→ **Raw data**:
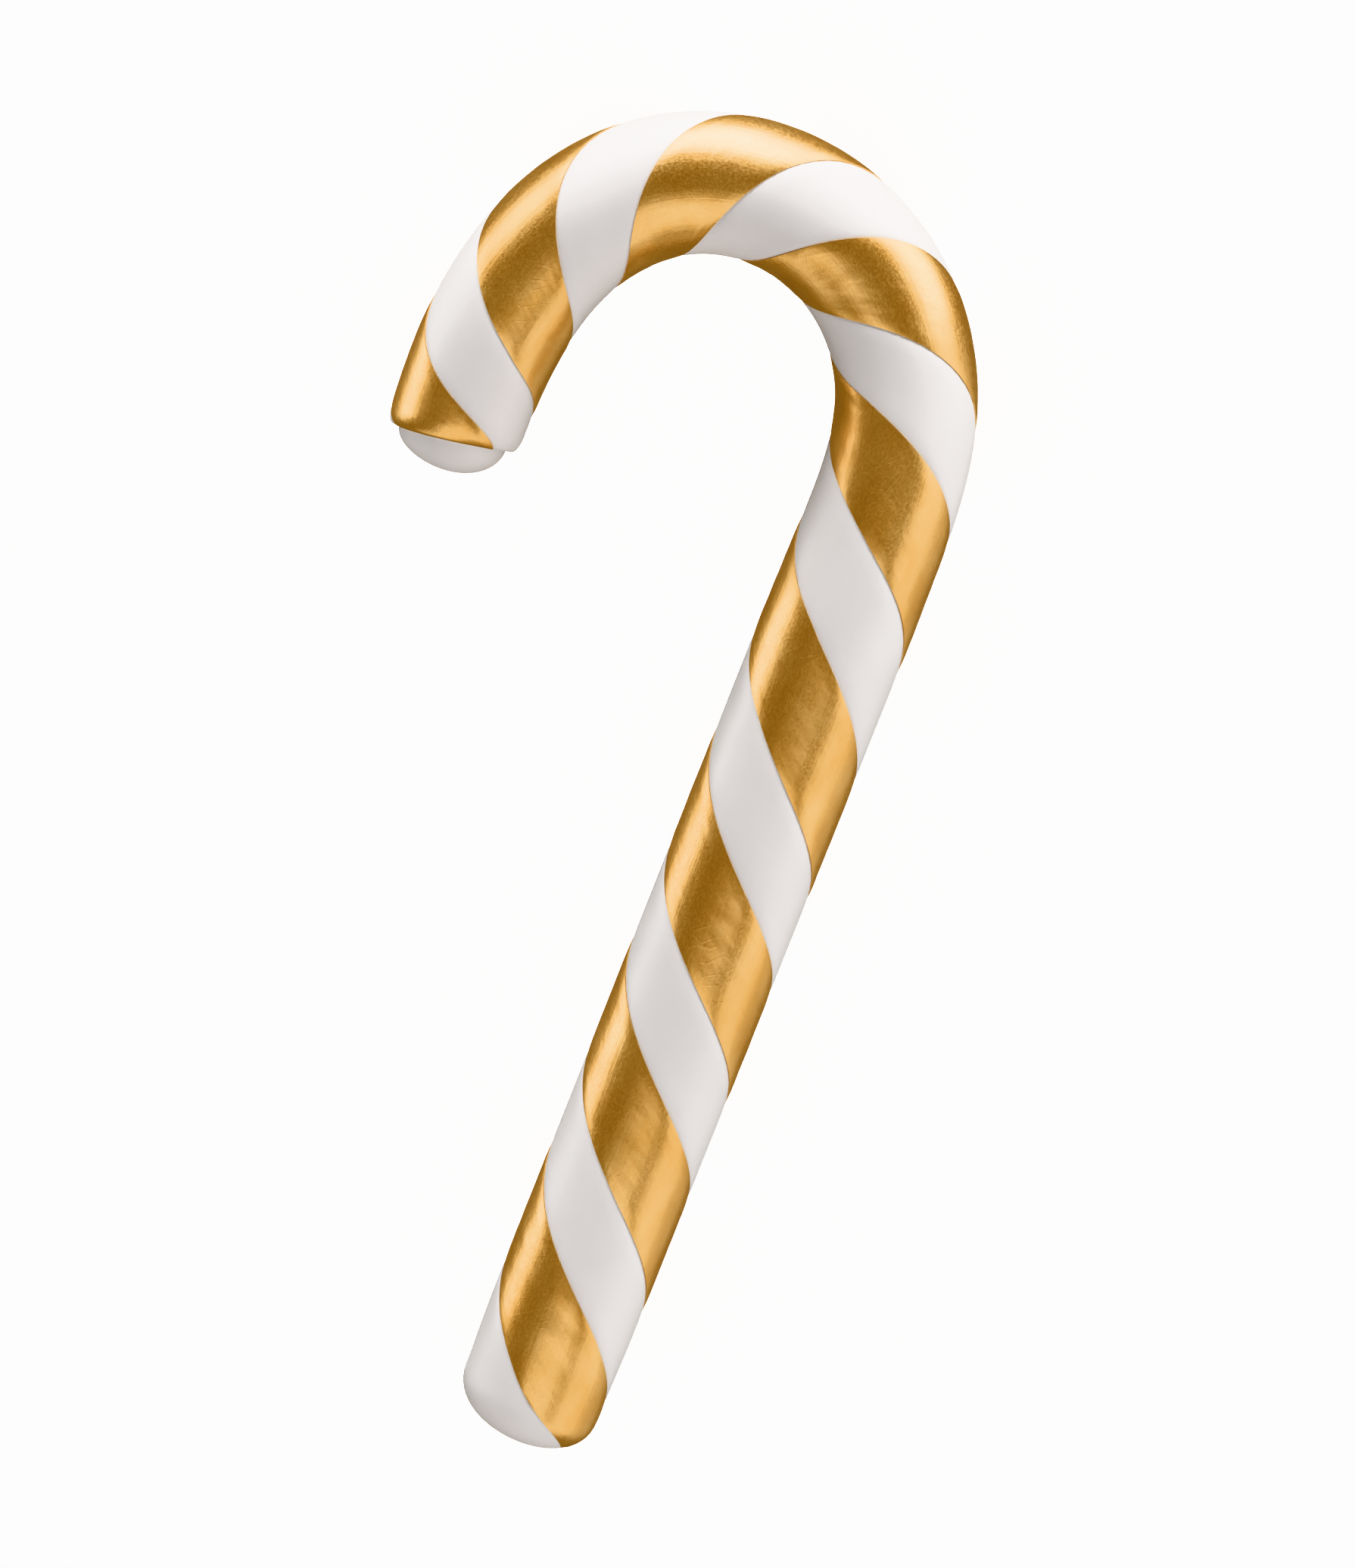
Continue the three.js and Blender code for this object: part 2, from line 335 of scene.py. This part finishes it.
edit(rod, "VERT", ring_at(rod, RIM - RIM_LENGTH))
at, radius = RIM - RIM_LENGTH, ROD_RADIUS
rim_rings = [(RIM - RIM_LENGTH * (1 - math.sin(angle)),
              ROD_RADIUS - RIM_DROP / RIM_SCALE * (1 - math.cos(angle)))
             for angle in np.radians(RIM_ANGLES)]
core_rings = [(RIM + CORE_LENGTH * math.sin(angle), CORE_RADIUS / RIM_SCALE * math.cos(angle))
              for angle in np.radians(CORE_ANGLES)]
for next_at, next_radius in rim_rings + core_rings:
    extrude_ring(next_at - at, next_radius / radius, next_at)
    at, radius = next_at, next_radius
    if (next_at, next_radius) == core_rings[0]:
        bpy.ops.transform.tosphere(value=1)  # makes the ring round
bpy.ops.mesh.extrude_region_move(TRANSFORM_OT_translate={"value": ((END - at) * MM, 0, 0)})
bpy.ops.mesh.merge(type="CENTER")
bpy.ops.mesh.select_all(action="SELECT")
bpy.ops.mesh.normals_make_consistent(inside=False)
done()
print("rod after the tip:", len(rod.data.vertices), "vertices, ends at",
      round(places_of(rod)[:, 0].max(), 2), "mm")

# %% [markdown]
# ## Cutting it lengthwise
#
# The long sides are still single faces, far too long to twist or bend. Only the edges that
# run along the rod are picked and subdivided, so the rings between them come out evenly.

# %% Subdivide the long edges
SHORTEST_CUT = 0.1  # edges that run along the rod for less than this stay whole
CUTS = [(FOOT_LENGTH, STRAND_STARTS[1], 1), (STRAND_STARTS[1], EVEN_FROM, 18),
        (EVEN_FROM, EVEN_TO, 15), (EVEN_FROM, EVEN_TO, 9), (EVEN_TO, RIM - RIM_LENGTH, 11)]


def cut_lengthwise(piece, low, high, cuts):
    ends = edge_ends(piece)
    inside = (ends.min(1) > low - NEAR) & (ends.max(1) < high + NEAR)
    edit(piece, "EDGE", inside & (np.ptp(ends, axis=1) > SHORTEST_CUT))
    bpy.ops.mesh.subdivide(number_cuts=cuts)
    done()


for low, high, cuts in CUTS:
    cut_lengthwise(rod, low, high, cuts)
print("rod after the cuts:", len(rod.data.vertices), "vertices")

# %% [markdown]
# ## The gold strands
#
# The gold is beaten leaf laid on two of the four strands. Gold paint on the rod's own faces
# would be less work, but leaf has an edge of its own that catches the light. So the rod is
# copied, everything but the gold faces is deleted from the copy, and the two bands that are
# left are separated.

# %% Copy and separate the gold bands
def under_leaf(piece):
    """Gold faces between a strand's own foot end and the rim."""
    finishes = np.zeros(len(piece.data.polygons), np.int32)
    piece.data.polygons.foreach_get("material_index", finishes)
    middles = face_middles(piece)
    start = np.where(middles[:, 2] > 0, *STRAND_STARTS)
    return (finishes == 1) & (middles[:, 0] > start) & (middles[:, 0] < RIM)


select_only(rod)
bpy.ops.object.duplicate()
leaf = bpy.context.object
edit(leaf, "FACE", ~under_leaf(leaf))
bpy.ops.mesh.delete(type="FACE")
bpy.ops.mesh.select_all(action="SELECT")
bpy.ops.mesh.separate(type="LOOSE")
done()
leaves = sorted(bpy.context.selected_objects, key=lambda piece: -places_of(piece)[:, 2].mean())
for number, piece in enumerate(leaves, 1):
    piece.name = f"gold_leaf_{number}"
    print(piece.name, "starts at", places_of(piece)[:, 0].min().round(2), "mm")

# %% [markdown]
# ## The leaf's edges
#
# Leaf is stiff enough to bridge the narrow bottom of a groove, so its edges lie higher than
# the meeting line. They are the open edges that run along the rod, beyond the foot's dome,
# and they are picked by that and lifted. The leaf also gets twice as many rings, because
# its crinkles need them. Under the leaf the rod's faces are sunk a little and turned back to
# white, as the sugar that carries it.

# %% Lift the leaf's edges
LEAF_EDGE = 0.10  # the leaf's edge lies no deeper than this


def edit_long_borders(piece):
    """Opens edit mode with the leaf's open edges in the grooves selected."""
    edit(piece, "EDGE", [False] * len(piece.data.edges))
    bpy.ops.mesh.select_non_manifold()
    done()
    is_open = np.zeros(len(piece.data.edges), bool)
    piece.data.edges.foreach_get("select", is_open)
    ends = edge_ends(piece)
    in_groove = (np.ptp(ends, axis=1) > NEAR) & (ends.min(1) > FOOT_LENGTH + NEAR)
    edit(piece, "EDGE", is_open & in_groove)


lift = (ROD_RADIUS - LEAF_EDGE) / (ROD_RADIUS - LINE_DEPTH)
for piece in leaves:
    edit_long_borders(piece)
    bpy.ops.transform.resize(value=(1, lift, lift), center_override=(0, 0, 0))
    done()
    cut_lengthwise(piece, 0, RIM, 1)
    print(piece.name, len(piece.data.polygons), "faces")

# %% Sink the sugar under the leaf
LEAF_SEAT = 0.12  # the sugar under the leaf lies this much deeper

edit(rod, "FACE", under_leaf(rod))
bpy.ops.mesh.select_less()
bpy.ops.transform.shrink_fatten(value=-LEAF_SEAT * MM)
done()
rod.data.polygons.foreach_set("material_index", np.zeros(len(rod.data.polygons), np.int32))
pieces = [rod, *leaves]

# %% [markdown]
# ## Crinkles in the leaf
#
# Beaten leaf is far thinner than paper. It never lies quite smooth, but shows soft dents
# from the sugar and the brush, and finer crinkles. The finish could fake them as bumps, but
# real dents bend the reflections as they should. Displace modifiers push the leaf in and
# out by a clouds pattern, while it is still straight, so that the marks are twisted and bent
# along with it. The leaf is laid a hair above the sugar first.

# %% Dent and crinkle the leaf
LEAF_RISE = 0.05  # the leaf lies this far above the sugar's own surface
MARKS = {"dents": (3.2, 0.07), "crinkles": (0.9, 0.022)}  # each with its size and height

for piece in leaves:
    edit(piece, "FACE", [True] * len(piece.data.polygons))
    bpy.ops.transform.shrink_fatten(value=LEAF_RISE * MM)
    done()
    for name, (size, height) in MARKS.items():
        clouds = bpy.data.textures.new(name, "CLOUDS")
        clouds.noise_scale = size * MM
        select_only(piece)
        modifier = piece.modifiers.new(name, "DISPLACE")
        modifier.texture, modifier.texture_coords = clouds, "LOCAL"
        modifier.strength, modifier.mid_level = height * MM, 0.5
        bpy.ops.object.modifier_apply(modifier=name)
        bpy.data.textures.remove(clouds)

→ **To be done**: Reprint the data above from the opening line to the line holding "# run along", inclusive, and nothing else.

→ **Written reply**:
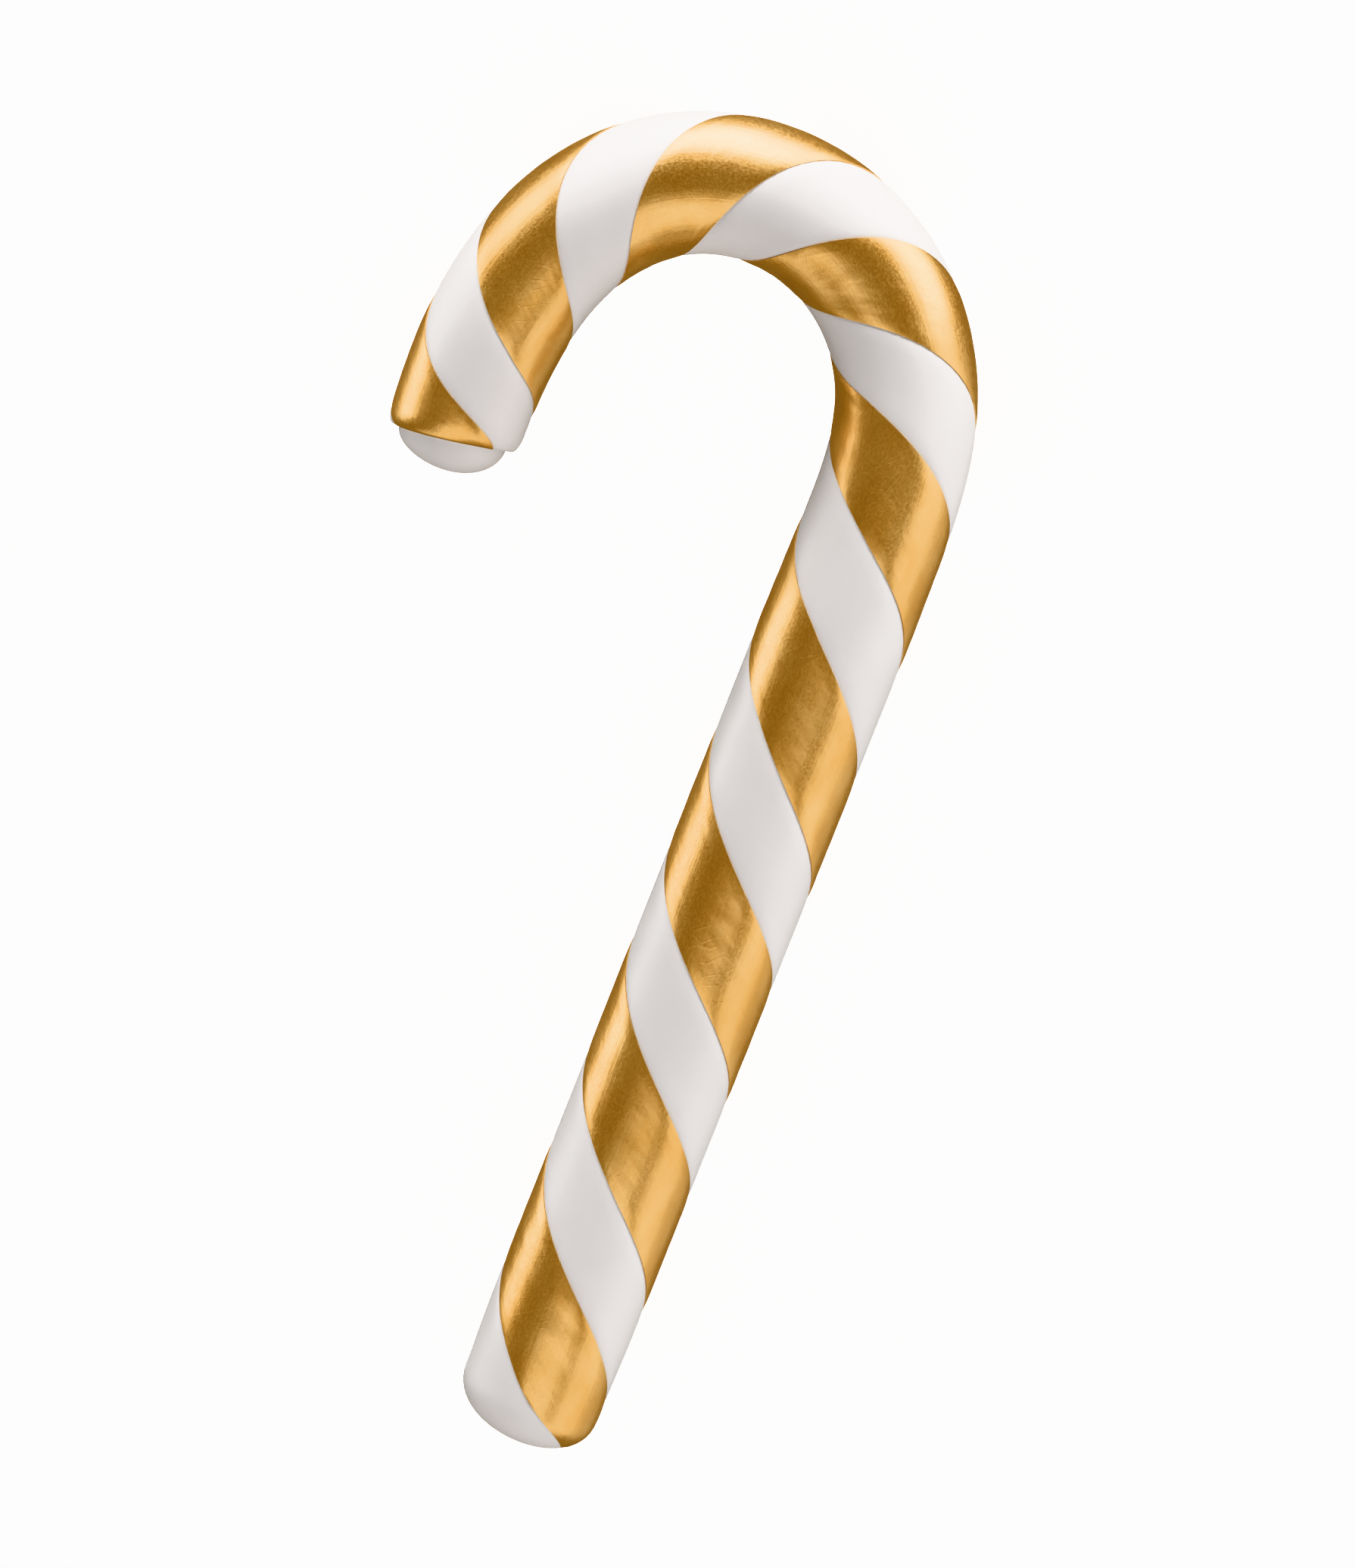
Continue the three.js and Blender code for this object: part 2, from line 335 of scene.py. This part finishes it.
edit(rod, "VERT", ring_at(rod, RIM - RIM_LENGTH))
at, radius = RIM - RIM_LENGTH, ROD_RADIUS
rim_rings = [(RIM - RIM_LENGTH * (1 - math.sin(angle)),
              ROD_RADIUS - RIM_DROP / RIM_SCALE * (1 - math.cos(angle)))
             for angle in np.radians(RIM_ANGLES)]
core_rings = [(RIM + CORE_LENGTH * math.sin(angle), CORE_RADIUS / RIM_SCALE * math.cos(angle))
              for angle in np.radians(CORE_ANGLES)]
for next_at, next_radius in rim_rings + core_rings:
    extrude_ring(next_at - at, next_radius / radius, next_at)
    at, radius = next_at, next_radius
    if (next_at, next_radius) == core_rings[0]:
        bpy.ops.transform.tosphere(value=1)  # makes the ring round
bpy.ops.mesh.extrude_region_move(TRANSFORM_OT_translate={"value": ((END - at) * MM, 0, 0)})
bpy.ops.mesh.merge(type="CENTER")
bpy.ops.mesh.select_all(action="SELECT")
bpy.ops.mesh.normals_make_consistent(inside=False)
done()
print("rod after the tip:", len(rod.data.vertices), "vertices, ends at",
      round(places_of(rod)[:, 0].max(), 2), "mm")

# %% [markdown]
# ## Cutting it lengthwise
#
# The long sides are still single faces, far too long to twist or bend. Only the edges that
# run along the rod are picked and subdivided, so the rings between them come out evenly.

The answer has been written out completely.